As the omer for the 16th of Nisan was of barley, being the first ripe corn in the land, so the ’two wave-loaves’ were prepared from wheat grown in the best district of the country—under conditions similar to those already noticed about the Passover-sheaf. Similarly, three seahs, or about three pecks and three pints of wheat, were cut down, brought to the Temple, thrashed like other meat-offerings, ground, and passed through twelve sieves.
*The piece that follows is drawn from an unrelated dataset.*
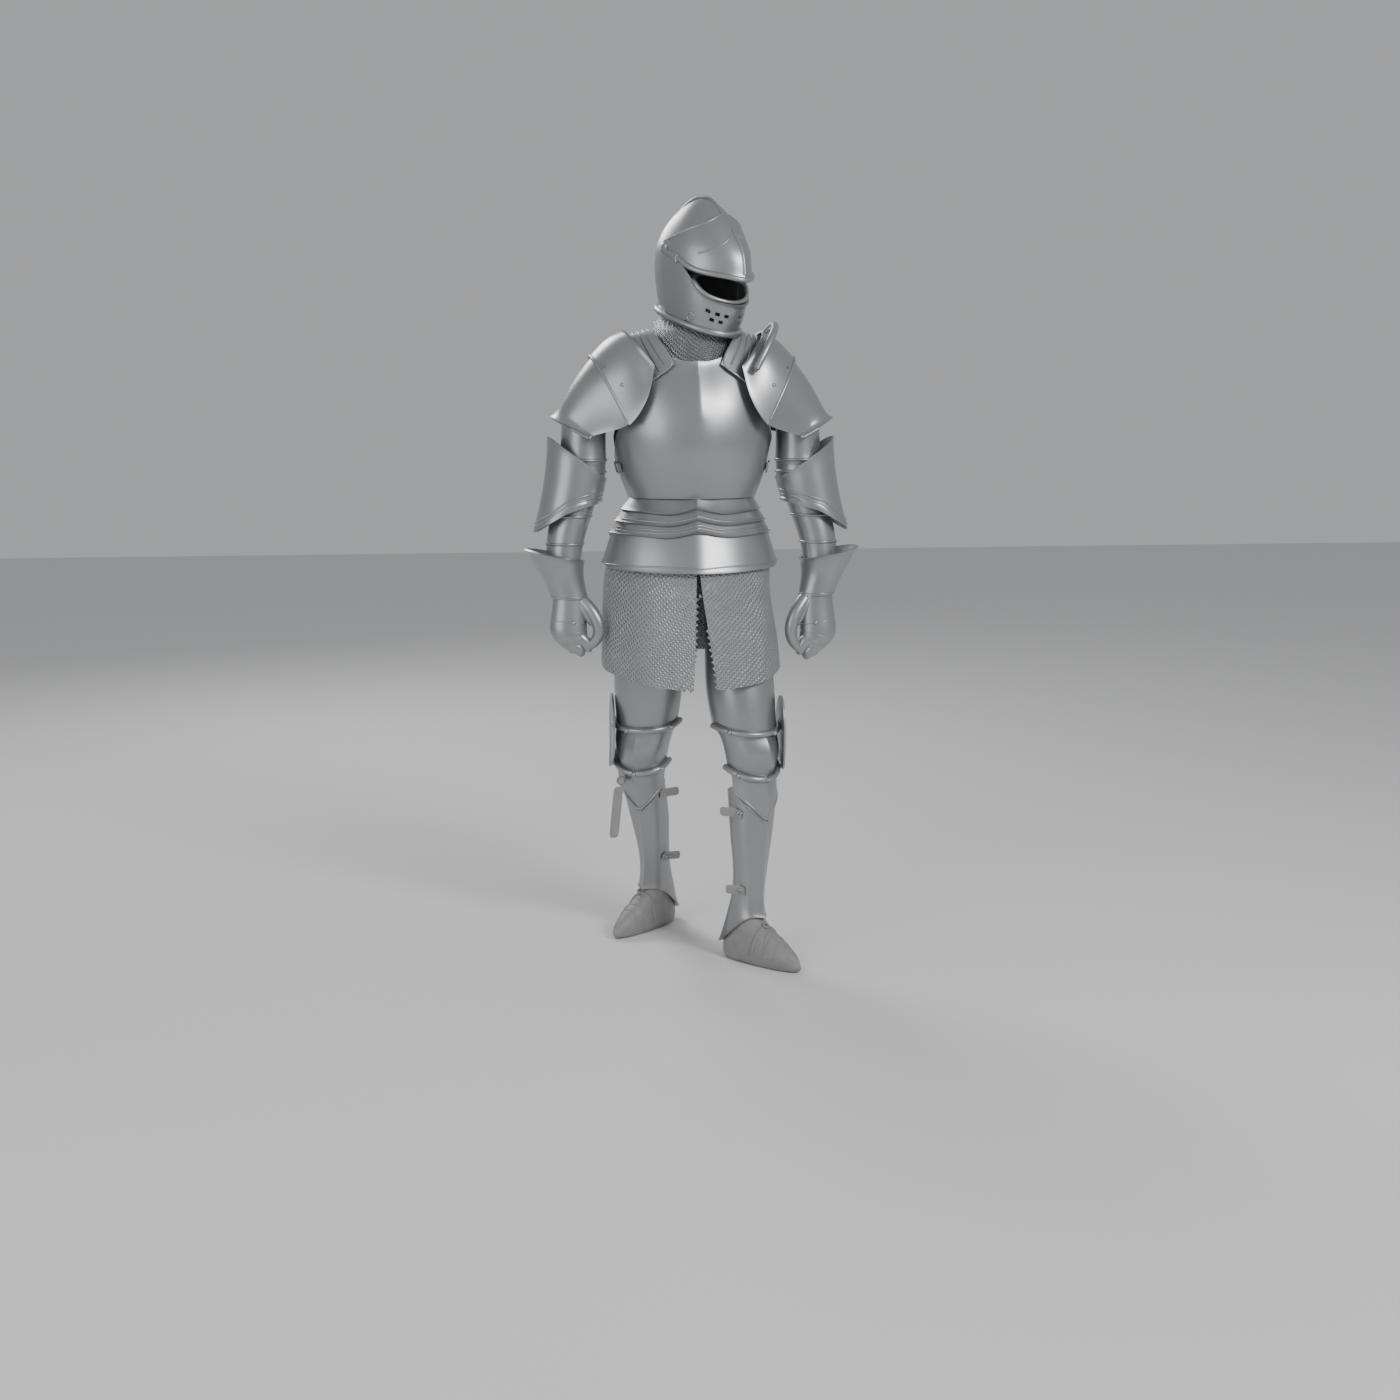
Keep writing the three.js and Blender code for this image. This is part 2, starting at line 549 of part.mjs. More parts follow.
function armPieces(key, side) {
  const mirror = side < 0;
  const arm = [
    0, 0.5, { v: 0.54, lift: 2.5 }, { v: 0.6, lift: 2.5 }, 0.63, { v: 0.69, lift: 2.5 },
    { v: 0.75, lift: 2.5 }, 0.8, 1,
  ];
  const fan = (u) => Math.sin(rad(u));
  const border = (u, v) => (v > 0.86 ? 3.5 : 0) + ridge(Math.abs(u - 180), 12, 30) * Math.sin(Math.PI * v);
  return [
    tube({
      name: `rerebrace_${key}`, table: UPPER_ARM, top: () => 1345, bottom: () => 1150, steps: arm,
      mirror,
    }),
    tube({ name: `vambrace_${key}`, table: FOREARM, top: () => 1164, bottom: () => 948, rows: 4, mirror }),
    tube({
      name: `couter_${key}`, table: ELBOW, top: (u) => 1240 + 52 * fan(u),
      bottom: (u) => 1112 - 38 * fan(u) - 14 * Math.abs(fan(u)),
      steps: [{ v: 0, lift: 3 }, 0.07, 0.45, 0.84, 0.88, 1], count: 18, lift: border, mirror,
    }),
    tube({
      name: `gauntlet_cuff_${key}`, table: CUFF, top: (u) => 1008 + 16 * fan(u), bottom: () => 903,
      rows: 3, first: 4.5, mirror,
    }),
    tube({
      name: `gauntlet_hand_${key}`, table: HAND, top: () => 912, bottom: () => 762,
      steps: [0, 0.3, 0.57, 0.71, 0.84, 0.95, 1], pole: "last", mirror, stretch: REACH[key],
    }),
    thumb(`gauntlet_thumb_${key}`, REACH[key], mirror),
  ];
}

function thumb(name, stretch, mirror) {
  const root = new THREE.Vector3(251.7, -56, mix(912, 872, stretch));
  const tip = new THREE.Vector3(226, -66, mix(912, 796, stretch));
  const at = (u, v) => {
    const end = Math.max(0, 1 - ((v - 0.85) / 0.15) ** 2);
    const radius = v > 0.85 ? 12 * Math.sqrt(end) : mix(14, 12, v / 0.85);
    const size = { side: radius + 0.01, front: radius + 0.01 };
    return oval({ x: mix(root.x, tip.x, v), y: mix(root.y, tip.y, v), z: mix(root.z, tip.z, v), ...size }, u);
  };
  return piece(
    name, wall({ us: ring(8), vs: [0, 0.45, 0.85, 0.96, 1], at, closed: true, pole: "last", mirror }),
  );
}

// The legs stand apart, the left one forward, with the feet turned out. x is outwards on each side.
const THIGH = {
  L: [
    { z: 880, x: 108, y: -18, side: 80, front: 82, turn: 6 },
    { z: 780, x: 110, y: -34, side: 84, front: 82, turn: 8 },
    { z: 662, x: 113, y: -56, side: 88, front: 88, turn: 18 },
    { z: 596, x: 119, y: -68, side: 82, front: 80, turn: 24 },
    { z: 556, x: 129, y: -74, side: 73, front: 73, turn: 28 },
  ],
  R: [
    { z: 880, x: 108, y: 10, side: 80, front: 84, turn: 8 },
    { z: 780, x: 108, y: 18, side: 84, front: 84, turn: 12 },
    { z: 662, x: 107, y: 26, side: 88, front: 86, turn: 16 },
    { z: 584, x: 109, y: 34, side: 78, front: 78, turn: 20 },
    { z: 552, x: 116, y: 40, side: 72, front: 72, turn: 22 },
  ],
};
const SHIN = {
  L: [
    { z: 480, x: 135, y: -77, side: 64, front: 62, back: 62, turn: 28 },
    { z: 446, x: 137, y: -80, side: 63, front: 58, back: 62, turn: 28 },
    { z: 400, x: 141, y: -85, side: 62, front: 52, back: 64, turn: 28 },
    { z: 333, x: 138, y: -95, side: 57, front: 48, back: 60, turn: 29 },
    { z: 259, x: 134, y: -104, side: 47, front: 44, back: 50, turn: 31 },
    { z: 200, x: 130, y: -110, side: 40, front: 41, back: 43, turn: 34 },
    { z: 150, x: 125, y: -111, side: 38.7, front: 42, back: 44.8, turn: 37 },
    { z: 100, x: 119, y: -112, side: 43.6, front: 58, back: 56, turn: 38 },
    { z: 24, x: 114, y: -112, side: 49, front: 72, back: 76, turn: 38 },
  ],
  R: [
    { z: 476, x: 121, y: 44, side: 62, front: 61, back: 60, turn: 24 },
    { z: 424, x: 119, y: 60, side: 58, front: 54, back: 60, turn: 25 },
    { z: 381, x: 109, y: 74, side: 55, front: 50, back: 60, turn: 27 },
    { z: 320, x: 98, y: 95, side: 52, front: 47, back: 58, turn: 31 },
    { z: 250, x: 87, y: 120, side: 43, front: 42, back: 49, turn: 36 },
    { z: 200, x: 80, y: 140, side: 40, front: 41, back: 43, turn: 39 },
    { z: 150, x: 75, y: 166, side: 40, front: 42, back: 46, turn: 42 },
    { z: 100, x: 69, y: 194, side: 45, front: 58, back: 56, turn: 43 },
    { z: 24, x: 66, y: 206, side: 49, front: 72, back: 76, turn: 43 },
  ],
};
const SHOE = [
  { z: 126, side: 37.6, front: 40.2, back: 41.8 },
  { z: 100, side: 38.6, front: 54, back: 43 },
  { z: 76, side: 39, front: 92, back: 48 },
  { z: 54, side: 40, front: 136, back: 57 },
  { z: 34, side: 42, front: 170, back: 60 },
  { z: 14, side: 42, front: 188, back: 60 },
  { z: 4, side: 38, front: 184, back: 56 },
];

// The knee bands and the plates between them rise to the sides, more on the outer side than inside.
const KNEE_PLATE = { bulge: 11, belly: 2, outerRise: 42, innerRise: 24, wing: { L: 77.2, R: 76.4 } };

function legPieces(key, tag, side) {
  const mirror = side < 0;
  const knee = KNEE[key];
  const [thigh, shin] = [THIGH[key], SHIN[key]];
  const back = (u) => ease((1 - Math.cos(rad(u))) / 2);
  const rise = (u) => (u > 0 ? KNEE_PLATE.outerRise : KNEE_PLATE.innerRise) * (1 - Math.cos(rad(u)));
  const cuisseLow = (u) => knee.z + mix(52, 84, back(u));
  const upperBand = (u, v) => {
    const z = knee.z + mix(68, 46, v) + 14 * (1 - Math.cos(rad(u)));
    return oval(rowAt(thigh, z), u, LAYER + 1.75);
  };
  const poleyn = (u, v) => {
    const z = mix(cuisseLow(u) - 0.9, knee.z - 52 + rise(u), v);
    const [above, below] = [rowAt(thigh, z), rowAt(shin, z)];
    const section = { z };
    for (const name of ["x", "y", "side", "front", "turn"]) {
      section[name] = mix(above[name], below[name], ease(v));
    }
    const bulge = KNEE_PLATE.bulge * Math.max(0, Math.cos(rad(u))) ** 1.5 + KNEE_PLATE.belly;
    return oval(section, u, v + bulge * Math.sin(Math.PI * v) ** 1.5);
  };
  const lowerBand = (u, v) => oval(rowAt(shin, knee.z + mix(-48, -66, v) + rise(u)), u, 2 * LAYER + 1.6);
  const demigreave = (u, v) => {
    const z = knee.z + mix(-58 + rise(u), -160 + 72 * Math.abs(u / 80), v);
    return oval(rowAt(shin, z), u, LAYER + 1.15);
  };
  const wing = (b, v) => {
    const [y, z] = [-62 * v * Math.sin(rad(b)), 50 + 96 * v * Math.cos(rad(b))];
    return new THREE.Vector3(
      knee.x + KNEE_PLATE.wing[key] + 8 * ease((-14 - z) / 40), knee.y + y, knee.z + z,
    );
  };
  const greaveTop = (u) => knee.z + mix(-60, -96, back(u));
  const greaveLow = (u) => mix(112, 28, back(u)) + 10 * Math.abs(Math.sin(rad(u)));
  const round = spread(-100, 100, 11);
  return [
    tube({
      name: `cuisse_${tag}`, table: thigh, top: () => 880, bottom: cuisseLow, rows: 4, count: 18, mirror,
    }),
    piece(
      `knee_band_upper_${tag}`,
      wall({ us: round, vs: stops(1, 34, { first: 3, last: 3 }), at: upperBand, mirror }),
    ),
    piece(
      `poleyn_${tag}`,
      wall({
        us: round, vs: [0, 0.08, 0.25, 0.45, 0.68, 0.93, 1], at: poleyn,
        lift: (u, v) => ridge(u, 7 * Math.sin(Math.PI * v) ** 1.5, 24), mirror,
      }),
    ),
    piece(
      `poleyn_wing_${tag}`,
      wall({
        us: ring(12), vs: [0, 0.5, 0.9, { v: 1, lift: 3 }], at: wing, closed: true, pole: "first",
        mirror,
      }),
    ),
    piece(
      `knee_band_lower_${tag}`,
      wall({ us: round, vs: stops(1, 30, { first: 3, last: 3 }), at: lowerBand, mirror }),
    ),
    piece(
      `demigreave_${tag}`,
      wall({
        us: spread(-80, 80, 9), vs: [0, 0.13, 0.35, 0.65, 1], at: demigreave,
        lift: (u, v) => ridge(u, 6 * (1 - v) * ease((v - 0.1) / 0.15), 24), mirror,
      }),
    ),
    tube({
      name: `greave_${tag}`, table: shin, top: greaveTop, bottom: greaveLow, rows: 7, count: 18,
      last: 4, lift: (u, v) => ridge(((u + 180) % 360) - 180, 4 * ease((v - 0.3) / 0.1), 20), mirror,
    }),
    greaveStrap(`greave_strap_upper_${tag}`, shin, STRAPS[key].upper, mirror),
    greaveStrap(`greave_strap_lower_${tag}`, shin, STRAPS[key].lower, mirror),
    shoe(`shoe_${tag}`, shin, mirror),
  ];
}

// A strap over the inner seam of a greave, with its free end standing off.
const STRAPS = {
  L: { upper: { z: 379, off: 1.15 }, lower: { z: 186, off: 1.2 } },
  R: { upper: { z: 396, off: 1.15 }, lower: { z: 212, off: 1.0 } },
};

function greaveStrap(name, shin, { z, off }, mirror) {
  const at = (f, v) => {
    const away = 30 * ease((0.5 - f) / 0.5) ** 1.5;
    return oval(rowAt(shin, z + 8 - 16 * v - 6 * f), mix(-98, -60, f), LEATHER + off + away);
  };
  return piece(name, wall({ us: spread(0, 1, 8), vs: [0, 1], at, thickness: LEATHER, mirror }), "leather");
}

function shoe(name, shin, mirror) {
  const heights = SHOE.map((row) => row.z);
  const at = (u, v) => {
    const k = Math.min(Math.floor(v), heights.length - 2);
    const sole = v > heights.length - 1;
    const z = sole ? heights.at(-1) : mix(heights[k], heights[k + 1], v - k);
    const { x, y, turn } = rowAt(shin, Math.max(z, shin.at(-1).z));
    const size = sole ? { z, side: 1, front: 60, back: 1 } : rowAt(SHOE, z);
    return oval({ ...size, x, y, turn }, u);
  };
  const vs = [...heights.keys(), heights.length];
  return piece(
    name, wall({ us: ring(18), vs, at, closed: true, thickness: LEATHER, pole: "last", mirror }),
    "leather",
  );
}

// The hanging strap and its ball on the outer side of the right greave.
const BALL = { u: 26, z: 435, out: 19, radius: 12.5 };

function hangingStrap() {
  const start = oval(rowAt(SHIN.R, BALL.z), BALL.u, BALL.out + 1.5);
  const at = (f, v) => {
    const sideways = 16 * v + 18 * (0.5 - f);
    return start.clone().add(new THREE.Vector3(sideways, 3 * (f - 0.5), mix(-13.2, -148, v)));
  };
  return piece(
    "hanging_strap_right",
    wall({ us: [0, 0.5, 1], vs: spread(0, 1, 6), at, thickness: LEATHER, mirror: true }), "leather",
  );
}

function strapBall() {
  const p = oval(rowAt(SHIN.R, BALL.z), BALL.u, BALL.out);
  const g = new THREE.SphereGeometry(BALL.radius, 12, 8);
  g.translate(-p.x, p.y, p.z);
  return piece("strap_ball_right", g, "leather");
}

const suit = new THREE.Group();
suit.name = "suit_of_plate_armour";
suit.add(
  helmetSkull(), visor(), bevor(), mailCollar(),
  templePivot("helmet_pivot_left", 1), templePivot("helmet_pivot_right", -1),
  cuirassPlate({ name: "breastplate", middle: 0, top: 1463, rise: 30, out: LAYER, below: 92 }),
  cuirassPlate({ name: "backplate", middle: 180, top: 1488, rise: 6, out: 0, below: 87.4 }),
  sideStrap("side_strap_left", 1), sideStrap("side_strap_right", -1),
  ...FAULD.map((row, k) => lame({
    ...row, overlap: 9, middle: 0, half: 84, out: 0, dip: -3, rows: k < 3 ? 1 : 2, corner: k < 3 ? 0 : 14,
  })),
  ...CULET.map((row) => lame({ ...row, overlap: 11, middle: 180, half: 94.8, out: -LAYER, rows: 1 })),
  mailSkirt(),
);
for (const [key, tag, side] of [["L", "left", 1], ["R", "right", -1]]) {
  suit.add(
    shoulderYoke(`shoulder_yoke_${tag}`, side), pauldronMain(`pauldron_main_${tag}`, side),
    pauldronLower(`pauldron_lower_${tag}`, side),
  );
  suit.add(...armPieces(tag, side), ...legPieces(key, tag, side));
}
suit.add(hautePiece("haute_piece_left"), hangingStrap(), strapBall());
suit.children.forEach((mesh) => mesh.geometry.translate(0, 0, -WAIST_HEIGHT));

export default suit;
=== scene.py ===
import json
import math

import bpy
from mathutils import Matrix, Vector


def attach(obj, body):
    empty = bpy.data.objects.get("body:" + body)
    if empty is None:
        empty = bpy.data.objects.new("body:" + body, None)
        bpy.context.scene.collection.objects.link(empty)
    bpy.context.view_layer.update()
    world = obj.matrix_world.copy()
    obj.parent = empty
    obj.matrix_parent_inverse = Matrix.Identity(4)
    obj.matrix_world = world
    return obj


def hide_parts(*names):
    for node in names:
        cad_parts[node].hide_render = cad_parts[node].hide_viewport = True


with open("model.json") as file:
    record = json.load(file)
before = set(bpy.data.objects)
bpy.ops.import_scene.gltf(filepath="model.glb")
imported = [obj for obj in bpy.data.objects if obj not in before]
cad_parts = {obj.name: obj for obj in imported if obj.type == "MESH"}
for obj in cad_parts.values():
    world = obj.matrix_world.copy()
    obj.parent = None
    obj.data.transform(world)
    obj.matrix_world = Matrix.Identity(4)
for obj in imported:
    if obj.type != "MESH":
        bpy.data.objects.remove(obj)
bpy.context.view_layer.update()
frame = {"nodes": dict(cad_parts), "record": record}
print("stage: frame loaded")

# the body that each node of the part rides on
bodies = frame["record"]["behaviour"]["bodies"]
bodyOf = {node: body for body, nodes in bodies.items() for node in nodes}

floorDrop = 1.143  # from the frame's origin, at the waist, down to the floor
upward = Vector((0, 0, 1))


def high(millimetres):  # a height above the floor, as a height in the frame
    return millimetres / 1000 - floorDrop


def clamped(value):
    return min(max(value, 0), 1)


def heading(turn):  # level direction, in degrees from the front to the suit's left
    return Vector((math.sin(math.radians(turn)), -math.cos(math.radians(turn)), 0))


cameraPlace = {
    "azimuth": -8.0, "distance": 4.168, "sideways": 0.020, "height": 0.218, "pitch": 9.84, "lens": 43.457,
    "sensor": 36,
}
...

From the flour thus obtained two omers (or double the quantity of that at the Passover) were used for ’the two loaves’; the rest might be redeemed and used for any purpose. Care was taken that the flour for each loaf should be taken separately from one and a half seah, that it should be separately kneaded with lukewarm water (like all thank-offerings), and separately baked—the latter in the Temple itself. The loaves were made the evening preceding the festival; or, if that fell on the Sabbath, two evenings before. In shape they were long and flat, and turned up, either at the edges or at the corners. According to the Mishnah, each loaf was four handbreadths wide, seven long, and four fingers high, and as it contained one omer of flour (5 1 pints, or rather less than four pounds’ weight), the dough would weigh about five pounds and three-quarters, yielding, say, five pounds and a quarter of bread, or ten and a half for the two ’wave-loaves.’

The Wave-loaves Were Leavened

Contrary to the common rule of the Sanctuary, these loaves were leavened, which, as the Mishnah, informs us (Men. v. 1), was the case in all thank-offerings. The common explanation—that the wave-loaves were leavened because they represented the ordinary food of the people—only partially accounts for this. No doubt these wave-loaves expressed the Old Testament acknowledgment of the truth which our Lord embodied in the prayer, ’Give us this day our daily bread.’ But this is not all. Let it be remembered that these two loaves, with the two lambs that formed part of the same wave-offering, were the only public peace- and thank-offerings of Israel; that they were accompanied by burnt- and sin-offerings; and that, unlike ordinary peace-offerings, they were considered as ’most holy.’ Hence they were leavened, because Israel’s public thank-offerings, even the most holy, are leavened by imperfectness and sin, and they need a sin-offering. This idea of a public thank-offering was further borne out by all the services of the day. First, the two lambs were ’waved’ while yet alive; that is, before being made ready for use. Then, after their sacrifice, the breast and shoulder, or principal parts of each, were laid beside the two loaves, and ’waved’ (generally towards the east) forwards and back wards, and up and down.

The Rabbinical statement is, that the whole offering was to be waved together by a priest; but that if each loaf, with one breast and shoulder of lamb, was waved separately, it was valid. From the weight of the mass, this must have been the common practice.

After burning the fat, the flesh belonged, not to the offerers, but to the priests. As in the case of the most holy sacrifices, the sacrificial meal was to take place within the Temple itself, nor was any part of it to be kept beyond midnight. One of the wave-loaves and of the lambs went to the high-priest; the other belonged to all the officiating priesthood. Lastly, after the ceremony of the wave-loaves, the people brought their own freewill-offerings, each as the Lord had prospered him—the afternoon and evening being spent in the festive meal, to which the stranger, the poor, and the Levite were bidden as the Lord’s welcome guests. On account of the number of such sacrifices, the Feast of Weeks was generally protracted for the greater part of a week; and this the more readily that the offering of firstfruits also began at this time. Lastly, as the bringing of the omer at the Passover marked the period when new corn might be used in the land, so the presentation of the wave-loaves that when new flour might be brought for meat-offerings in the Sanctuary.